After three months of intensive research, which included meeting with 60 Fortune 500 companies, Ariba had a prototype developed and ready for their initial marketing campaign. Having signed software licensing deals with Cisco Systems, Advanced Micro Devices and Octel Communications, prior to software completion, the pieces were put into place for the launch of their product. Among the early competitors to Ariba were Commerce One, Oracle, I2, and PeopleSoft, Inc.

Key Terms in this Chapter

E-procurement: A system utilizing Internet technology to streamline the purchases of goods and products to reduce costs.

Supply Chain Management (SCM): The process of strategically managing flows of goods, services and knowledge, along with relationships within and among organizations, to realize greater economic value.

Supplier Network: - It works with a network of screened and qualified small-scale producers and committed medium-sized suppliers.

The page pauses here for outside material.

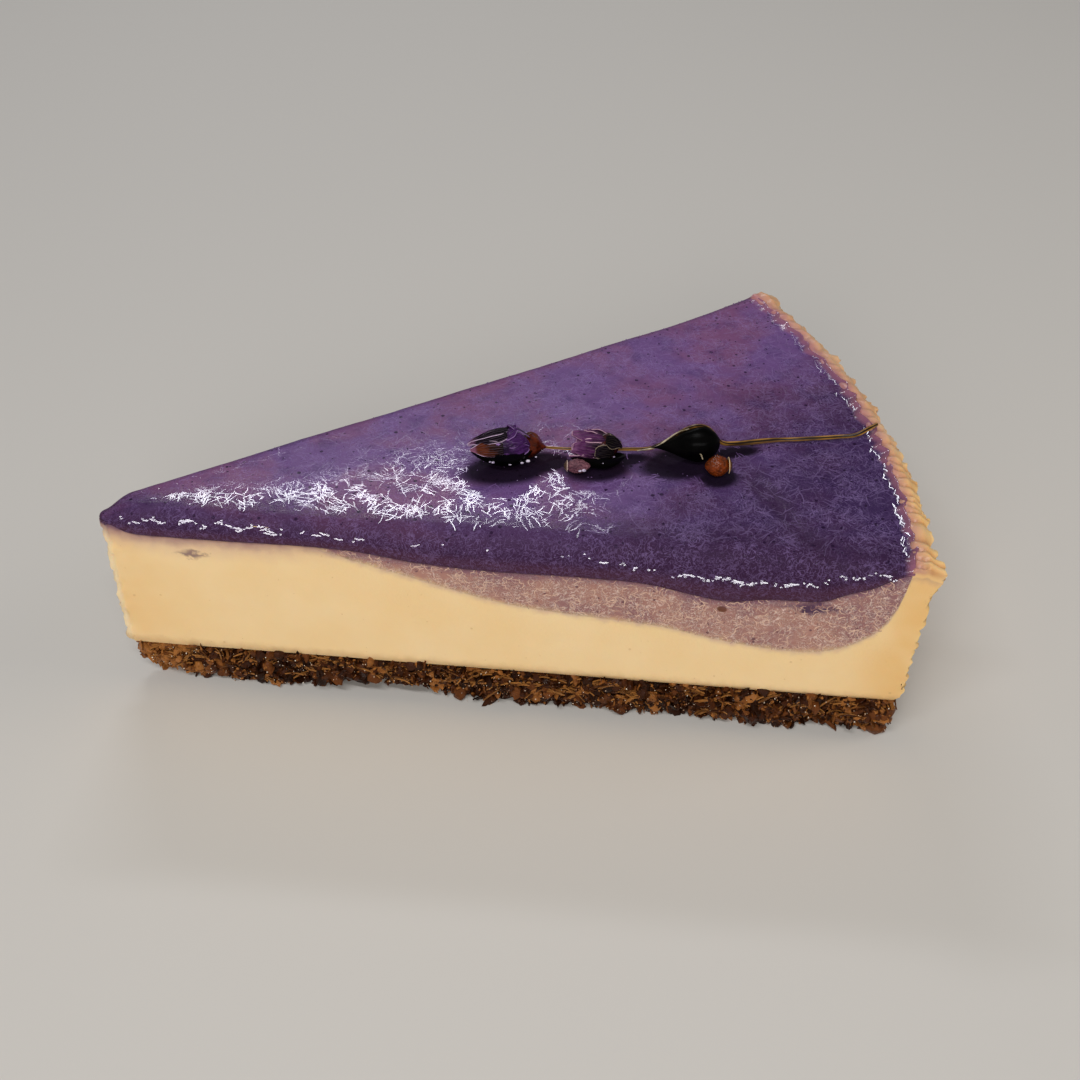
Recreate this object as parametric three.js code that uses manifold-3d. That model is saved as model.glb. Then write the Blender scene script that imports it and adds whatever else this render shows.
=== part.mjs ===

E-payments (online payments, Electronic Payments, Internet Payments, Web Payments, and e Payment): An electronic payment made via a web browser for goods and services using credit or debit cards.

Acquisitions: Acquiring control of a corporation, called a target, by stock purchase or exchange, either hostile or friendly.

Business to Business (B2B): The exchange of products, services, or information between businesses.

E-commerce (electronic commerce or EC): The buying and selling of goods and services on the Internet.